AVAILABLE DATA ::
════

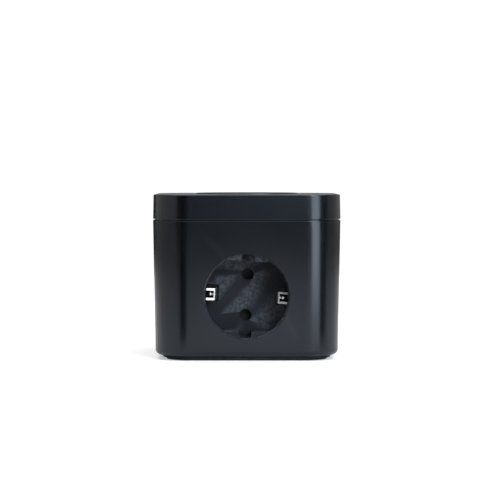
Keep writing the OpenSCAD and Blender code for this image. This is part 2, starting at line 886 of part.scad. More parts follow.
module status_leds() {
    color([0.95, 0.95, 0.85])
        for (turn = [0:3])
            rotate([0, 0, 90 * turn])
                translate([ui_board_w / 2 - 3.4, -0.8, ui_top])
                    cube([1.6, 1.6, 0.8]);
}

// ---- Main board and its parts ----

module tab_slot(x, y, w) {
    on_outlet()
        translate([x - w / 2 - 0.3, y - metal_t / 2 - 0.3, tab_end_z - 1])
            cube([w + 0.6, metal_t + 0.6, 12]);
}

module main_board() {
    color(board_green)
        difference() {
            translate([-main_board_w / 2, board_y, board_z])
                cube([main_board_w, board_t, board_top - board_z - fit_gap]);
            tab_slot(0, pin_pitch / 2, tab_w);
            tab_slot(0, -pin_pitch / 2, tab_w);
            tab_slot(earth_tab_x, 0, earth_tab_w);
        }
}

// A box on the board's rear face, at [x, z] with [width, height, depth], lifted off the board by a step
module board_box(at, size, step = 0) {
    translate([at[0], parts_y + step, at[1]])
        cube([size[0], size[2], size[1]]);
}

module relay() {
    color([0.1, 0.25, 0.55])
        difference() {
            board_box(relay_at, relay_size);
            board_box(relay_at + [2, 2], [relay_vent, relay_vent, 1], relay_size[2] - 0.5);
        }
}

module transformer() {
    middle = transformer_at + [transformer_size[0] / 2, transformer_size[1] / 2];
    side = [core_t, transformer_size[1] - 8, transformer_size[2] - 1];
    slab = [transformer_size[0], transformer_size[1], core_t];
    color([0.25, 0.24, 0.23]) {
        board_box(transformer_at, slab);
        board_box(transformer_at, slab, transformer_size[2] - core_t);
        for (x = [0, transformer_size[0] - core_t])
            board_box(transformer_at + [x, 4], side, over);
        rod_y(parts_y + 2, parts_y + transformer_size[2] - 2, middle[0], middle[1], coil_r);
    }
}

module bulk_capacitors() {
    color([0.1, 0.1, 0.15])
        for (i = [0, 1])
            rod_y(parts_y, parts_y + capacitor_sizes[i][1], capacitor_places[i][0], capacitor_places[i][1],
                capacitor_sizes[i][0]);
}

module film_capacitor() {
    color([0.85, 0.7, 0.2])
        board_box(film_at, film_size);
}

module varistor() {
    middle_z = varistor_at[1] + varistor_r;
    color([0.15, 0.35, 0.6]) {
        translate([varistor_at[0], parts_y + varistor_r + 2, middle_z])
            rotate([0, 90, 0])
                cylinder(h = varistor_t, r = varistor_r, $fn = small_smooth);
        for (z = [-2.5, 2.5])
            rod_y(parts_y, parts_y + 4, varistor_at[0] + varistor_t / 2, middle_z + z, lead_r);
    }
}

module fuse() {
    middle_z = fuse_at[1] + fuse_r;
    color([0.8, 0.78, 0.7]) {
        translate([fuse_at[0], parts_y + fuse_r + 0.6, middle_z])
            rotate([0, 90, 0])
                cylinder(h = fuse_len, r = fuse_r, $fn = small_smooth);
        for (x = [2, fuse_len - 2])
            rod_y(parts_y, parts_y + fuse_r, fuse_at[0] + x, middle_z, lead_r);
    }
}

module bridge_rectifier() {
    color(inner_black)
        board_box(bridge_at, bridge_size);
}

module choke() {
    waist_r = choke_r - 1.1;
    color([0.3, 0.3, 0.32])
        translate([choke_at[0], parts_y, choke_at[1]])
            rotate([-90, 0, 0])
                rotate_extrude($fn = small_smooth)
                    polygon([[0, 0], [choke_r, 0], [choke_r, choke_rim], [waist_r, choke_rim],
                        [waist_r, choke_h - choke_rim], [choke_r, choke_h - choke_rim], [choke_r, choke_h],
                        [0, choke_h]]);
}

module wifi_module() {
    color([0.1, 0.2, 0.45])
        board_box(wifi_at, wifi_size);
}

module wifi_shield() {
    color(steel)
        board_box(wifi_at + [shield_inset, shield_inset], shield_size, wifi_size[2]);
}

module metering_chip() {
    color(inner_black)
        board_box(chip_at, chip_size);
}

module terminal_block() {
    middle = terminal_at[0] + terminal_size[0] / 2;
    top = terminal_at[1] + terminal_size[1];
    entry_z = terminal_at[1] + 4;
    color([0.15, 0.4, 0.2])
        difference() {
            board_box(terminal_at, terminal_size);
            for (x = [-terminal_pitch, 0, terminal_pitch]) {
                rod_y(parts_y + 4, parts_y + terminal_size[2] + 1, middle + x, entry_z, terminal_entry_r);
                translate([middle + x, parts_y + terminal_size[2] / 2, entry_z])
                    cylinder(h = top - entry_z, r = terminal_screw_r + fit_gap, $fn = small_smooth);
                translate([middle + x, parts_y + terminal_size[2] / 2, top - terminal_head_h - 0.6])
                    cylinder(h = terminal_head_h + 1, r = terminal_head_r + fit_gap, $fn = small_smooth);
            }
        }
}

module terminal_screws() {
    middle = terminal_at[0] + terminal_size[0] / 2;
    top = terminal_at[1] + terminal_size[1];
    color(steel)
        for (x = [-terminal_pitch, 0, terminal_pitch])
            translate([middle + x, parts_y + terminal_size[2] / 2, top - 0.6])
                screw(terminal_head_r, terminal_head_h, terminal_screw_r, 2);
}

module board_connectors() {
    color([0.9, 0.88, 0.82]) {
        board_box(connector_at, connector_size);
        translate([-connector_size[0] / 2, ui_plug_y - 2.5, ui_top - board_t - ui_plug_h])
            cube([connector_size[0], 5, ui_plug_h]);
    }
}

module board_cable() {
    cable_z = connector_at[1] + connector_size[1] / 2;
    centre = [ui_plug_y - cable_bend_r, cable_z + cable_bend_r];
    start_y = parts_y + connector_size[2];
    end_z = ui_top - board_t - ui_plug_h;
    color([0.3, 0.3, 0.32])
        translate([-cable_w / 2, 0, 0])
            rotate([90, 0, 90])
                linear_extrude(cable_w)
                    polygon(concat([[start_y, cable_z + cable_t / 2]],
                        arc_points(centre, cable_bend_r - cable_t / 2, -90, 0, 8),
                        [[ui_plug_y - cable_t / 2, end_z], [ui_plug_y + cable_t / 2, end_z]],
                        arc_points(centre, cable_bend_r + cable_t / 2, 0, -90, 8),
                        [[start_y, cable_z - cable_t / 2]]));
}

// ---- Cord entry ----

// The opening in the back wall, or what fills it with a negative grow
module cord_opening(grow) {
    h = cord_plate_top - cord_plate_z + 2 * grow;
    translate([0, half_w + 1, (cord_plate_z + cord_plate_top) / 2])
        rotate([90, 0, 0])
            plate(cord_plate_w + 2 * grow, h, 0, side_lean + wall + 4, 2);
}

// Fills the opening flush with the back wall, and laps behind the wall on both sides and above
module cord_plate() {
    lap_r = corner_r - wall - touch_gap;
    lap_top = cord_plate_top + cord_plate_lap;
    in_low = side_in(floor_z);
    in_high = side_in(lap_top + 1);
    color(inner_black)
        difference() {
            union() {
                intersection() {
                    difference() {
                        outer_body();
                        round_block(corner_c, body_z, lap_r - side_in(body_z) - 0.3, seam_z, lap_r - 0.3);
                    }
                    cord_opening(0);
                }
                intersection() {
                    difference() {
                        round_block(corner_c, floor_z, lap_r - in_low, lap_top + 1, lap_r - in_high);
                        round_block(corner_c, floor_z - over, lap_r - in_low - cord_plate_lap_t,
                            lap_top + 2, lap_r - in_high - cord_plate_lap_t);
                    }
                    translate([-cord_plate_w / 2 - cord_plate_lap, 0, cord_plate_z])
                        cube([cord_plate_w + 2 * cord_plate_lap, half_w, lap_top - cord_plate_z]);
                }
            }
            rod_y(0, half_w + 1, 0, gland_z, gland_r + fit_gap);
        }
}

module cord_gland() {
    color(inner_black)
        difference() {
            union() {
                rod_y(gland_in_y, gland_flange_y + over, 0, gland_z, gland_r);
                rod_y(gland_flange_y, gland_flange_y + gland_flange_t, 0, gland_z, gland_flange_r, smooth);
            }
            rod_y(gland_in_y - 1, gland_flange_y + 3, 0, gland_z, gland_bore_r);
        }
}

module gland_nut() {
    color([0.2, 0.2, 0.21])
        difference() {
            rod_y(gland_nut_y, gland_nut_y + gland_nut_t, 0, gland_z, gland_nut_r, 6);
            rod_y(gland_nut_y - 1, gland_nut_y + gland_nut_t + 1, 0, gland_z, gland_r + touch_gap);
        }
}

module cord_clamp() {
    color(inner_black)
        difference() {
            translate([-clamp_screw_x - clamp_boss_r, clamp_y - clamp_w / 2, gland_z + touch_gap])
                cube([2 * (clamp_screw_x + clamp_boss_r), clamp_w, clamp_bore_r + 1.8]);
            rod_y(clamp_y - clamp_w, clamp_y + clamp_w, 0, gland_z, clamp_bore_r);
            for (x = [-clamp_screw_x, clamp_screw_x])
                translate([x, clamp_y, gland_z - 1]) {
                    cylinder(h = 10, r = small_screw_r + fit_gap, $fn = small_smooth);
                    translate([0, 0, clamp_bore_r])
                        cylinder(h = 10, r = small_head_r + 0.3, $fn = small_smooth);
                }
        }
}

module clamp_screws() {
    color(steel)
        for (x = [-clamp_screw_x, clamp_screw_x])
            translate([x, clamp_y, gland_z + clamp_bore_r - 1 + small_head_h])
                screw(small_head_r, small_head_h, small_screw_r, clamp_bore_r + 4);
}

body_shell();
top_cap();
light_ring();
power_button();
button_spring();
ui_board();
ui_board_screws();
tact_switch();
switch_plunger();
status_leds();
housing_screws();
base_tray();
base_pad();
socket_insert();
socket_screws();
contact_carrier();
carrier_screws();
line_contact();
neutral_contact();
earth_strap();
earth_clip_left();
earth_clip_right();
shutter();
shutter_spring();
main_board();
relay();
transformer();
bulk_capacitors();
film_capacitor();
varistor();
fuse();
bridge_rectifier();
choke();
wifi_module();
wifi_shield();
metering_chip();
terminal_block();
terminal_screws();
board_connectors();
board_cable();
cord_plate();
cord_gland();
gland_nut();
cord_clamp();
clamp_screws();
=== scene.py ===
"""Looks of a table-top smart outlet: finished shells, fasteners, finishes and a plain studio."""
import json
from math import cos, pi, radians, sin

import bmesh
import bpy
from mathutils import Matrix, Vector

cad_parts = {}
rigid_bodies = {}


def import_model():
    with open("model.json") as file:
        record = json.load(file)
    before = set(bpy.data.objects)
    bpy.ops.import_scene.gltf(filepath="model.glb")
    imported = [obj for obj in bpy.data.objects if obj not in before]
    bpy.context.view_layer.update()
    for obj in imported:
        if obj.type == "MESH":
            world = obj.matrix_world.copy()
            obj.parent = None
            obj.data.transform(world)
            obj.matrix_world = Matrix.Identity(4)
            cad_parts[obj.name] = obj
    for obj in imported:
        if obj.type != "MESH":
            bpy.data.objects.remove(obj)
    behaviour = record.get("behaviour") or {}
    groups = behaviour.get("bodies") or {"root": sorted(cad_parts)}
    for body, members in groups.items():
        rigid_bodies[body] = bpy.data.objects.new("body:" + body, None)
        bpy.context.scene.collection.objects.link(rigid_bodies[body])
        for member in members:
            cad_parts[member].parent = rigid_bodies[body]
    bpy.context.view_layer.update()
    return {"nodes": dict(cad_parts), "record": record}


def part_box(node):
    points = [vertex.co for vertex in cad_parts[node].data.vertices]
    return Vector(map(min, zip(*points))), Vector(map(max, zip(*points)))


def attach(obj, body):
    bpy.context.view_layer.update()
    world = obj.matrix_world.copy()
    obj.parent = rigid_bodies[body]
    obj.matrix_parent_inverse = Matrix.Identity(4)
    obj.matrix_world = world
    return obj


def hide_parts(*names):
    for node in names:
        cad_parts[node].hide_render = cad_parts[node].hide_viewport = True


for leftover in list(bpy.data.objects):
    bpy.data.objects.remove(leftover)

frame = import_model()
nodes = frame["nodes"]
slot_of = {part["node"]: part["material_slot"] for part in frame["record"]["subparts"]}
bodies = frame["record"]["behaviour"]["bodies"]
body_of = {name: body for body, names in bodies.items() for name in names}

MM = 0.001
OUTLET_Z = 29.5 * MM
OUTLET_TURN = radians(3)
CASE_FACE_Y = -43.5 * MM


# ---- Shader building blocks ----

def fill(tree, node, name, value):
    """Sets one input of a node, given by name or number, or links a socket into it."""
    socket = node.inputs[name]
    if isinstance(value, bpy.types.NodeSocket):
        tree.links.new(value, socket)
    else:
        socket.default_value = value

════

GOAL ::
Take the line containing "body_shell();" and the line containing "obj.matrix_world = Matrix.Identity(4)". Write out both and all lines between, exactly, and nothing more.

EXERCISE OUTPUT ::
body_shell();
top_cap();
light_ring();
power_button();
button_spring();
ui_board();
ui_board_screws();
tact_switch();
switch_plunger();
status_leds();
housing_screws();
base_tray();
base_pad();
socket_insert();
socket_screws();
contact_carrier();
carrier_screws();
line_contact();
neutral_contact();
earth_strap();
earth_clip_left();
earth_clip_right();
shutter();
shutter_spring();
main_board();
relay();
transformer();
bulk_capacitors();
film_capacitor();
varistor();
fuse();
bridge_rectifier();
choke();
wifi_module();
wifi_shield();
metering_chip();
terminal_block();
terminal_screws();
board_connectors();
board_cable();
cord_plate();
cord_gland();
gland_nut();
cord_clamp();
clamp_screws();
=== scene.py ===
"""Looks of a table-top smart outlet: finished shells, fasteners, finishes and a plain studio."""
import json
from math import cos, pi, radians, sin

import bmesh
import bpy
from mathutils import Matrix, Vector

cad_parts = {}
rigid_bodies = {}


def import_model():
    with open("model.json") as file:
        record = json.load(file)
    before = set(bpy.data.objects)
    bpy.ops.import_scene.gltf(filepath="model.glb")
    imported = [obj for obj in bpy.data.objects if obj not in before]
    bpy.context.view_layer.update()
    for obj in imported:
        if obj.type == "MESH":
            world = obj.matrix_world.copy()
            obj.parent = None
            obj.data.transform(world)
            obj.matrix_world = Matrix.Identity(4)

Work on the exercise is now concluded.